→ **THE TASK**
Locate, in the data below, the line that contains "Reconstruct the object" and the line that contains "import Sketcher"; reproduce exactly those two lines and every line between them, nothing more.

→ **RECORDS FOR THIS TASK**
.....
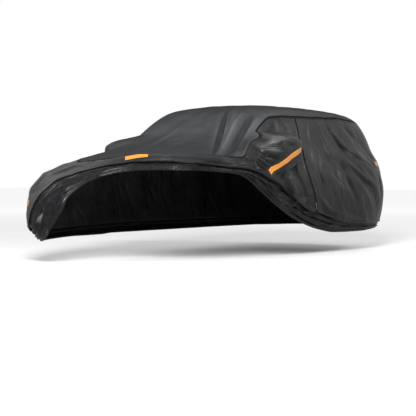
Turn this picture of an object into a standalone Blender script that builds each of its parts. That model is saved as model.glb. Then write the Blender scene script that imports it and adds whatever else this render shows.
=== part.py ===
"""Fitted cover for a compact five-door hatchback, hollow and open below, its front edge turned back.

Metres, X towards the nose, Y to the left, Z up. The form is worked out over the ground, with x = 0
over the front wheels, and is then lowered, so that the origin lies under the roof zone, where the
cover is held.

Every place on the cloth has two coordinates: "around", the distance along the widest outline from
the nose, left positive and right negative, and "height" above the ground.
"""

import math

import bpy
import numpy as np
from mathutils.bvhtree import BVHTree

CLOTH = 0.002            # thickness of a cloth solid
GAP = 0.0003             # between two pieces sewn edge to edge
ROOF_REST = (-2.0, 0.0, 1.4685)   # where the roof zone is held, over the ground

# Horizontal outlines of the taut form, from the sill to the roof's ridge line.
# height, nose x, tail x, half width, squareness of the front corners, and of the rear corners
LEVELS = np.array((
    (0.100,  0.72, -3.430, 0.885, 4.2, 4.0),
    (0.200,  0.80, -3.480, 0.905, 4.2, 4.0),
    (0.350,  0.87, -3.550, 0.925, 4.2, 4.0),
    (0.500,  0.88, -3.600, 0.935, 4.2, 4.0),
    (0.620,  0.84, -3.610, 0.935, 4.2, 4.0),
    (0.710,  0.75, -3.600, 0.930, 4.3, 4.0),
    (0.780,  0.60, -3.590, 0.920, 4.6, 4.0),
    (0.840,  0.42, -3.575, 0.905, 5.0, 4.0),
    (0.890,  0.24, -3.560, 0.890, 5.4, 4.0),
    (0.935,  0.04, -3.545, 0.870, 5.6, 4.0),
    (0.985, -0.20, -3.525, 0.850, 5.2, 3.9),
    (1.050, -0.47, -3.500, 0.820, 4.8, 3.8),
    (1.140, -0.70, -3.460, 0.790, 4.7, 3.8),
    (1.230, -0.85, -3.415, 0.762, 4.6, 3.7),
    (1.310, -0.98, -3.350, 0.730, 4.5, 3.6),
    (1.375, -1.10, -3.250, 0.685, 4.3, 3.5),
    (1.420, -1.23, -3.090, 0.615, 4.0, 3.4),
    (1.450, -1.37, -2.830, 0.480, 3.4, 3.0),
    (1.466, -1.50, -2.500, 0.260, 2.6, 2.4),
    (1.472, -1.62, -2.260, 0.004, 2.0, 2.0),
))
WIDEST = 4               # the row above whose outline measures "around"
MIDDLE = -2.0            # x where each outline's front and rear halves meet
RIDGE_SHARE = 0.12       # a column's foot on the ridge line, as a share of its x from MIDDLE

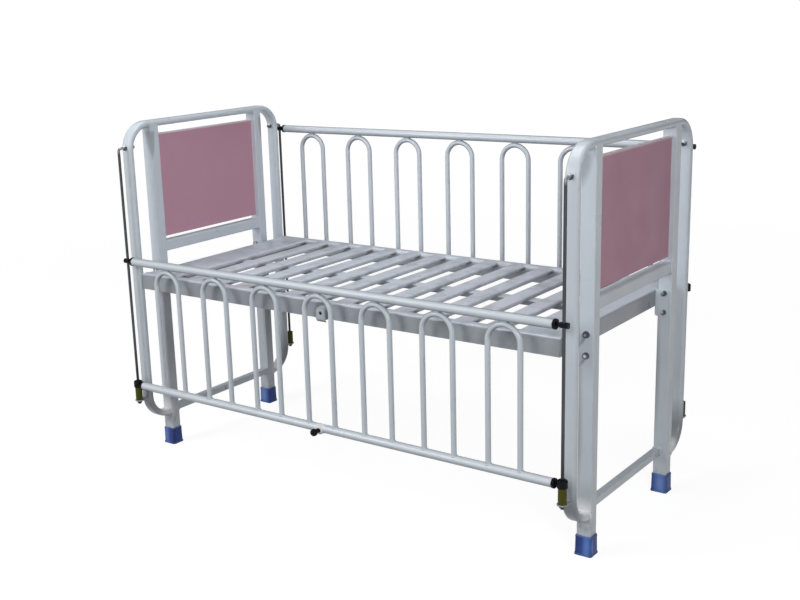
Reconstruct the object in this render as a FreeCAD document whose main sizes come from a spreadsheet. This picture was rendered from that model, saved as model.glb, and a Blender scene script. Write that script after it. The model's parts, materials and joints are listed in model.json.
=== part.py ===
import FreeCAD, Part
import math
import os
import Sketcher

# Child's hospital cot: two tubular ends, a slatted steel deck bolted between them, and a barred
# drop rail on each long side that slides on vertical rods and is held up by a sprung latch pin.
# Millimetres. X runs from the head end to the foot end, Y across the cot and Z up from the floor.
# Each piece is drawn for the foot end or the +Y side; the others are the same piece turned.

DRIVING = [
    # ends
    ("end_mid", 700, "X of the legs, hoops and rods"),
    ("leg_mid", 224, "Y of the leg centres"),
    ("leg_wide", 37, "leg along X"),
    ("leg_deep", 31, "leg along Y"),
    ("leg_round", 2.5, "leg outer corner"),
    ("leg_foot", 6, "leg end inside its boot"),
    ("wall", 1.5, "wall of legs, hoops and cross members"),
    ("hoop_wide", 36.5, "oval tube along X"),
    ("hoop_thick", 19, "oval tube across"),
    ("hoop_mid", 315, "Y of the hoop's upright runs"),
    ("hoop_high", 982.5, "Z of the hoop's top run"),
    ("hoop_low", 105, "Z of the hoop's ends on the legs"),
    ("top_bend", 70, "upper bend"),
    ("low_bend", 70, "lower bend"),
    ("cross_low", 601.5, "underside of the cross rail"),
    ("cross_tall", 32.5, "cross rail height"),
    ("cross_deep", 30, "cross rail along X"),
    ("cross_round", 5, "cross rail corner"),
    ("stretcher_low", 104, "underside of the stretcher"),
    ("stretcher_tall", 20, "stretcher height"),
    ("stretcher_deep", 20, "stretcher along X, flush with the legs' inner sides"),
    ("stretcher_round", 2.5, "stretcher corner"),
    ("drain_dia", 6, "drain hole in the stretcher"),
    ("panel_low", 645.3, "panel's lower edge"),
    ("panel_tall", 306.2, "panel height"),
    ("panel_thick", 14, "panel thickness"),
    ("panel_gap", 0.5, "panel to leg"),
    ("panel_edge", 2, "panel edge rounding"),
    ("dowel_dia", 8, "dowel between leg and panel"),
    ("dowel_long", 22, "dowel length"),
    ("dowel_rise", 70, "dowel to the panel's edge"),
    ("dowel_room", 2, "socket depth beyond the dowel"),
    # boots
    ("boot_wide", 46, "boot base along X"),
    ("boot_deep", 42, "boot base along Y"),
    ("boot_tall", 50.5, "boot height"),
    ("boot_wall", 3, "boot wall at the top"),
    ("boot_draft", 0.7, "widening of the wall down to the base"),
    ("boot_round", 6.5, "boot corner"),
    ("boot_shoulder", 2.4, "rounded rim"),
    ("boot_skirt", 3, "height of the flared base"),
    # deck
    ("deck_long", 1350, "deck along X"),
    ("deck_wide", 644, "deck along Y"),
    ("deck_high", 557, "lying surface"),
    ("deck_tall", 45, "rail height"),
    ("side_wide", 32, "side rail width"),
    ("end_wide", 29, "end rail width"),
    ("rail_round", 6, "outer top edge"),
    ("rail_roll", 9.5, "rolled inner top edge"),
    ("rail_wall", 2, "rail wall"),
    ("slat_count", 14, "slats"),
    ("slat_pitch", 89.6, "slat spacing"),
    ("slat_wide", 51, "slat width"),
    ("slat_tall", 11, "slat depth"),
    ("slat_roll", 8.5, "slat's rolled edge"),
    ("slat_wall", 1.5, "slat sheet"),
    ("beam_wide", 34, "centre beam width"),
    ("beam_tall", 14, "centre beam height"),
    ("lug_thick", 3, "lug plate"),
    ("lug_low", 487, "lug's lower edge"),
    ("lug_high", 558, "lug's upper edge"),
    ("lug_reach", 712, "lug's end"),
    ("lug_round", 6, "lug corner"),
    # fasteners
    ("bolt_dia", 8, "frame bolt"),
    ("bolt_upper", 549, "upper frame bolt"),
    ("bolt_lower", 498.5, "lower frame bolt"),
    ("bolt_head", 5.3, "bolt head height"),
    ("hex_wide", 13, "across flats"),
    ("nut_tall", 6.5, "nut height"),
    ("hole_play", 0.5, "bolt hole over the bolt"),
    ("thread_spare", 2, "bolt past its nut"),
    ("washer_dia", 17, "washer"),
    ("washer_thick", 1.6, "washer thickness"),
    ("washer_play", 0.4, "washer hole over the bolt"),
    # guide rods
    ("rod_mid", 350, "Y of the rods and drop rails"),
    ("rod_dia", 8, "guide rod"),
    ("rod_low", 161, "rod's lower tip"),
    ("rod_pin", 922, "Z of the rod's bent end"),
    ("rod_bend", 8, "rod bend"),
    ("rod_end", 292, "Y of the bent end's tip"),
    ("rod_play", 0.4, "clearance round the rod"),
    ("tab_low", 171, "rod tab's underside"),
    ("tab_thick", 3, "rod tab"),
    ("tab_wide", 26, "rod tab along X"),
    ("bumper_dia", 20.6, "bumper sleeve"),
    ("bumper_tall", 40, "bumper sleeve height"),
    ("bumper_edge", 1.5, "rounded top of the bumper"),
    ("inner_nut", 303, "Y of the inner rod nut's outer face, clear of the hoop's bend"),
    # drop rails
    ("tube_dia", 23, "rail tube"),
    ("tube_wall", 1.2, "rail tube wall"),
    ("tube_low", 220.5, "Z of the lowered bottom tube"),
    ("tube_gap", 376.9, "bottom tube to top tube"),
    ("tube_long", 1350, "rail tube length"),
    ("bar_dia", 14, "bar tube"),
    ("bar_wall", 1.2, "bar tube wall"),
    ("bar_width", 86, "width of one bar loop, centre to centre"),
    ("front_pitch", 182, "spacing of the front rail's bar loops"),
    ("rear_pitch", 186.5, "spacing of the rear rail's bar loops"),
    ("front_shift", 2.5, "X of the front rail's middle loop"),
    ("rear_shift", -4, "X of the rear rail's middle loop"),
    ("bar_count", 7, "bar loops"),
    ("drop", 311, "travel of a drop rail"),
    ("plug_dia", 25, "plug flange"),
    ("plug_thick", 8, "plug flange thickness"),
    ("plug_deep", 25, "plug inside the tube"),
    ("plug_round", 2, "plug flange's edges"),
    ("arm_dia", 10, "arm between flange and rod"),
    ("eye_dia", 14, "top guide's eye"),
    ("eye_back", 9, "eye's reach before the rod"),
    ("eye_reach", 11.5, "eye's reach past the rod"),
    ("collar_dia", 25.5, "bottom guide's collar"),
    ("collar_tall", 19, "bottom guide's collar height"),
    ("collar_round", 4, "collar's top edge"),
    ("rest_gap", 0.3, "collar above the bumper"),
    # latch
    ("latch_sag", 2, "latch axis below the tube's axis"),
    ("pin_dia", 8, "latch pin"),
    ("pin_tip", 17.5, "latch pin's tip from the tube axis"),
    ("pin_edge", 1.5, "bevel of the pin's tip"),
    ("pin_play", 0.3, "clearance round the latch pin"),
    ("boss_dia", 24, "latch boss"),
    ("boss_reach", 14, "latch boss from the tube axis"),
    ("boss_round", 3, "rounded front of the boss"),
    ("boss_seat", 12, "floor of the boss's recess for the knob's neck"),
    ("knob_dia", 20, "knob ball"),
    ("knob_mid", 33, "knob centre from the tube axis"),
    ("knob_play", 0.3, "knob's clearance in the boss"),
    ("neck_dia", 12, "knob neck"),
    ("stop_dia", 11, "stop ring on the pin"),
    ("stop_mid", 5.2, "stop ring from the tube axis, towards the deck"),
    ("stop_thick", 2, "stop ring thickness"),
    ("wire_side", 0.9, "spring wire, square"),
    ("coil_mid", 9.4, "spring coil, mean diameter"),
    ("coil_turns", 3, "spring turns"),
    ("coil_low", -4.1, "spring's end at the stop ring"),
    ("coil_high", 7.2, "spring's end at the tube's wall"),
    ("plate_wide", 29, "catch along X"),
    ("plate_thick", 2, "catch sheet"),
    ("plate_out", 14.5, "catch face from the deck rail"),
    ("plate_high", 547, "catch's rounded top"),
    ("plate_bend", 512, "where the catch's lip is bent"),
    ("plate_lip", 505.5, "catch's lower edge"),
    ("lip_turn", 6, "how far the lip is bent in"),
    ("catch_dia", 10, "catch hole"),
]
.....
→ **RESULT**
Reconstruct the object in this render as a FreeCAD document whose main sizes come from a spreadsheet. This picture was rendered from that model, saved as model.glb, and a Blender scene script. Write that script after it. The model's parts, materials and joints are listed in model.json.
=== part.py ===
import FreeCAD, Part
import math
import os
import Sketcher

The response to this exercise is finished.